Raw data »
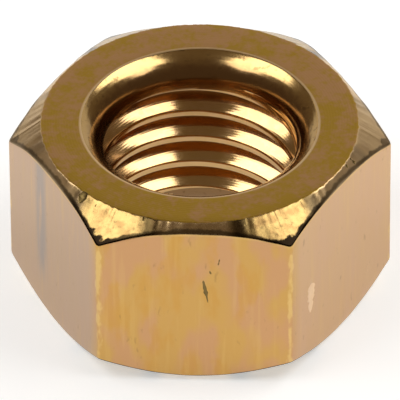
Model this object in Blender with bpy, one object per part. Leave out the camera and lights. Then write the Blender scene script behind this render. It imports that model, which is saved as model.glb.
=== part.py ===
"""Hex nut, M12 coarse thread, turned and tapped from one length of brass hexagon bar.

The nut stands on its lower bearing face: Z is the thread's axis, the origin is on
that axis in the plane of the lower face, and two of the six wrench flats face -Y and +Y.
"""
import math

import bmesh
import bpy

MM = 0.001

# Hexagon body
ACROSS_FLATS = 17.75 * MM               # wrench size 18, made inside its tolerance
HEIGHT = 10.5 * MM                      # from bearing face to bearing face
CHAMFER_INSET = 0.85 * MM               # across flats less the diameter of the bearing face
CHAMFER_ANGLE = math.radians(34.0)      # fall of the corner chamfers below the bearing faces

# Thread, right-hand, 60 degree flanks
THREAD_DIAMETER = 12.0 * MM             # at the roots, the size that the bolt is called by
THREAD_PITCH = 1.75 * MM
BORE_ALLOWANCE = 0.144 * MM             # tapping hole above the basic minor diameter
THREAD_PHASE = math.radians(154.0)      # turns the thread about its axis

# Countersinks that lead the bolt in
COUNTERSINK_OVERSIZE = 1.0 * MM         # rim diameter above the thread diameter
COUNTERSINK_ANGLE = math.radians(45.0)  # slope of the cone below the bearing face

# Fineness of the round faces
STEPS_PER_TURN = 60
CHAMFER_STEPS = 120
OVERRUN = 1.0 * MM                      # how far each cutter passes the face that it leaves by
SHORTEST_EDGE = 0.002 * MM              # crossings of the cuts that lie closer than this are made one

CORNER_RADIUS = ACROSS_FLATS / math.sqrt(3)
HALF_FLANK = math.radians(30.0)
ROOT_FLAT = THREAD_PITCH / 8
BASIC_MINOR_DROP = 1.25 * math.cos(HALF_FLANK) * THREAD_PITCH
MAJOR_RADIUS = THREAD_DIAMETER / 2
MINOR_RADIUS = (THREAD_DIAMETER - BASIC_MINOR_DROP + BORE_ALLOWANCE) / 2


def make_object(name, bm):
    """Put a bmesh into a new object of the scene, with its round faces smooth."""
    bmesh.ops.recalc_face_normals(bm, faces=bm.faces)
    mesh = bpy.data.meshes.new(name)
    bm.to_mesh(mesh)
    bm.free()
    mesh.shade_smooth()
    mesh.set_sharp_from_angle(angle=math.radians(25.0))
    obj = bpy.data.objects.new(name, mesh)
    bpy.context.scene.collection.objects.link(obj)
    return obj


def turned(name, outline, steps):
    """Turn a closed solid about Z from an outline of (radius, height) points, both ends on the axis."""
    bm = bmesh.new()
    verts = [bm.verts.new((radius, 0.0, height)) for radius, height in outline]
    edges = [bm.edges.new(pair) for pair in zip(verts, verts[1:])]
    bmesh.ops.spin(bm, geom=verts + edges, cent=(0, 0, 0), axis=(0, 0, 1),
                   angle=math.tau, steps=steps, use_merge=True)
    bmesh.ops.remove_doubles(bm, verts=bm.verts, dist=0.00001 * MM)
    return make_object(name, bm)


def as_cutter(obj):
    """Mark an object as a guide that only shapes another one."""
    obj.hide_render = True
    obj.display_type = "WIRE"
    return obj


def hexagon_bar():
    """One length of hexagon bar, cut off at the nut's height."""
    bm = bmesh.new()
    angles = [index * math.tau / 6 for index in range(6)]
    base = bm.faces.new([bm.verts.new((CORNER_RADIUS * math.cos(angle), CORNER_RADIUS * math.sin(angle), 0.0))
                         for angle in angles])
    raised = bmesh.ops.extrude_face_region(bm, geom=[base])
    top_verts = [item for item in raised["geom"] if isinstance(item, bmesh.types.BMVert)]
    bmesh.ops.translate(bm, verts=top_verts, vec=(0, 0, HEIGHT))
    return make_object("hex_nut", bm)


def chamfer_envelope():
    """The turned shape that leaves both ends of the bar with a round bearing face and cut corners."""
    face_radius = (ACROSS_FLATS - CHAMFER_INSET) / 2
    outer_radius = CORNER_RADIUS + OVERRUN
    rise = OVERRUN
    fall = (outer_radius - face_radius) * math.tan(CHAMFER_ANGLE)
    inner_radius = face_radius - rise / math.tan(CHAMFER_ANGLE)
    outline = [
        (0.0, HEIGHT + rise),
        (inner_radius, HEIGHT + rise),
        (outer_radius, HEIGHT - fall),
        (outer_radius, fall),
        (inner_radius, -rise),
        (0.0, -rise),
    ]
    return as_cutter(turned("chamfer_envelope", outline, CHAMFER_STEPS))


def countersink(name, face_height, outward):
    """A cone that opens the bore at one bearing face; outward is +1 at the top and -1 below."""
    rim_radius = (THREAD_DIAMETER + COUNTERSINK_OVERSIZE) / 2
    tip_radius = MINOR_RADIUS - OVERRUN
    slope = math.tan(COUNTERSINK_ANGLE)
    outside = face_height + outward * OVERRUN
    tip = face_height - outward * (rim_radius - tip_radius) * slope
    outline = [
        (0.0, outside),
        (rim_radius + OVERRUN / slope, outside),
        (tip_radius, tip),
        (0.0, tip),
    ]
    return as_cutter(turned(name, outline, STEPS_PER_TURN))


def tap():
    """The solid that a tap sweeps: a core of the bore's diameter with one helical ridge round it."""
    flank_run = (MAJOR_RADIUS - MINOR_RADIUS) * math.tan(HALF_FLANK)
    ridge = [
        (MINOR_RADIUS, 0.0),
        (MAJOR_RADIUS, flank_run),
        (MAJOR_RADIUS, flank_run + ROOT_FLAT),
        (MINOR_RADIUS, 2 * flank_run + ROOT_FLAT),
    ]
    lowest = -OVERRUN - 2 * THREAD_PITCH
    turns = math.ceil((HEIGHT - 2 * lowest) / THREAD_PITCH)
    last = turns * STEPS_PER_TURN

    bm = bmesh.new()
    rows = []
    for step in range(last + 1):
        turn = step / STEPS_PER_TURN
        angle = THREAD_PHASE + turn * math.tau
        height = lowest + turn * THREAD_PITCH
        rows.append([bm.verts.new((radius * math.cos(angle), radius * math.sin(angle), height + rise))
                     for radius, rise in ridge])

    for step in range(last):
        here, there = rows[step], rows[step + 1]
        for point in range(len(ridge) - 1):
            bm.faces.new((here[point], there[point], there[point + 1], here[point + 1]))
    for step in range(last - STEPS_PER_TURN):
        here, there = rows[step], rows[step + 1]
        above, beyond = rows[step + STEPS_PER_TURN], rows[step + STEPS_PER_TURN + 1]
        bm.faces.new((here[-1], there[-1], beyond[0], above[0]))

    bottom_loop = [row[0] for row in rows[:STEPS_PER_TURN + 1]] + rows[0][:0:-1]
    top_loop = [row[-1] for row in rows[last - STEPS_PER_TURN:]] + rows[last][:-1][::-1]
    for loop, height in ((bottom_loop, lowest), (top_loop, lowest + (turns + 1) * THREAD_PITCH)):
        hub = bm.verts.new((0.0, 0.0, height))
        for near, far in zip(loop, loop[1:] + loop[:1]):
            bm.faces.new((hub, near, far))
    return as_cutter(make_object("tap", bm))


def brass():
    """Bare cut brass, satin from the tool."""
    material = bpy.data.materials.new("brass")
    material.use_nodes = True
    shader = material.node_tree.nodes["Principled BSDF"]
    shader.inputs["Base Color"].default_value = (0.60, 0.38, 0.13, 1.0)
    shader.inputs["Metallic"].default_value = 1.0
    shader.inputs["Roughness"].default_value = 0.32
    return material


def combine(body, other, operation):
    """Add a Boolean modifier that keeps the body's shared space with the other, or cuts the other out."""
    boolean = body.modifiers.new(other.name, "BOOLEAN")
    boolean.object = other
    boolean.operation = operation
    boolean.solver = "EXACT"


for old in list(bpy.data.objects):
    bpy.data.objects.remove(old, do_unlink=True)

nut = hexagon_bar()
nut.data.materials.append(brass())
combine(nut, chamfer_envelope(), "INTERSECT")
combine(nut, countersink("countersink_top", HEIGHT, 1), "DIFFERENCE")
combine(nut, countersink("countersink_bottom", 0.0, -1), "DIFFERENCE")
combine(nut, tap(), "DIFFERENCE")
nut.modifiers.new("clean_crossings", "WELD").merge_threshold = SHORTEST_EDGE
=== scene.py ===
import math

import bmesh
import bpy
import numpy as np
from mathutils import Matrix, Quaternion, Vector, noise


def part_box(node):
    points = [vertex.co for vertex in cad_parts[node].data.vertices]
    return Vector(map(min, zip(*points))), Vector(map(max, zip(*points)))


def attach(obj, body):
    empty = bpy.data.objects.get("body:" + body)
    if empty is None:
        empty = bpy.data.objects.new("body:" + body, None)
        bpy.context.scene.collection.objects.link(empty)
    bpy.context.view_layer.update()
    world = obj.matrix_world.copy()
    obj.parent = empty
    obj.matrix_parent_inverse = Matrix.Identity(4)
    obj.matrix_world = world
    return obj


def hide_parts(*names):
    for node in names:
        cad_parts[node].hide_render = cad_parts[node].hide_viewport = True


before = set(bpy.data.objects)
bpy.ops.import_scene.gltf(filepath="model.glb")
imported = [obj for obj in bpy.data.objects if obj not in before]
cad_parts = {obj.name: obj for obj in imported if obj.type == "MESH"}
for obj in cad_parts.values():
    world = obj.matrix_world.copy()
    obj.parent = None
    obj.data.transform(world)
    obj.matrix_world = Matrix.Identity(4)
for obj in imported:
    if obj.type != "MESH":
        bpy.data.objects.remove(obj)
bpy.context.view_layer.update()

# ---------------------------------------------------------------------------------------
# The blank: a length of drawn hexagon brass bar, faced off at both ends on the lathe. Each
# end has its six corners cut back to a round bearing face, and its bore opened by a
# countersink whose walls steepen towards the thread.
# ---------------------------------------------------------------------------------------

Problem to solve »
Which lines above run from the one containing "nut = hexagon_bar()" down to the one containing "if empty is"? Repeat exactly those, both ends included, and nothing else.

Finished answer »
nut = hexagon_bar()
nut.data.materials.append(brass())
combine(nut, chamfer_envelope(), "INTERSECT")
combine(nut, countersink("countersink_top", HEIGHT, 1), "DIFFERENCE")
combine(nut, countersink("countersink_bottom", 0.0, -1), "DIFFERENCE")
combine(nut, tap(), "DIFFERENCE")
nut.modifiers.new("clean_crossings", "WELD").merge_threshold = SHORTEST_EDGE
=== scene.py ===
import math

import bmesh
import bpy
import numpy as np
from mathutils import Matrix, Quaternion, Vector, noise


def part_box(node):
    points = [vertex.co for vertex in cad_parts[node].data.vertices]
    return Vector(map(min, zip(*points))), Vector(map(max, zip(*points)))


def attach(obj, body):
    empty = bpy.data.objects.get("body:" + body)
    if empty is None:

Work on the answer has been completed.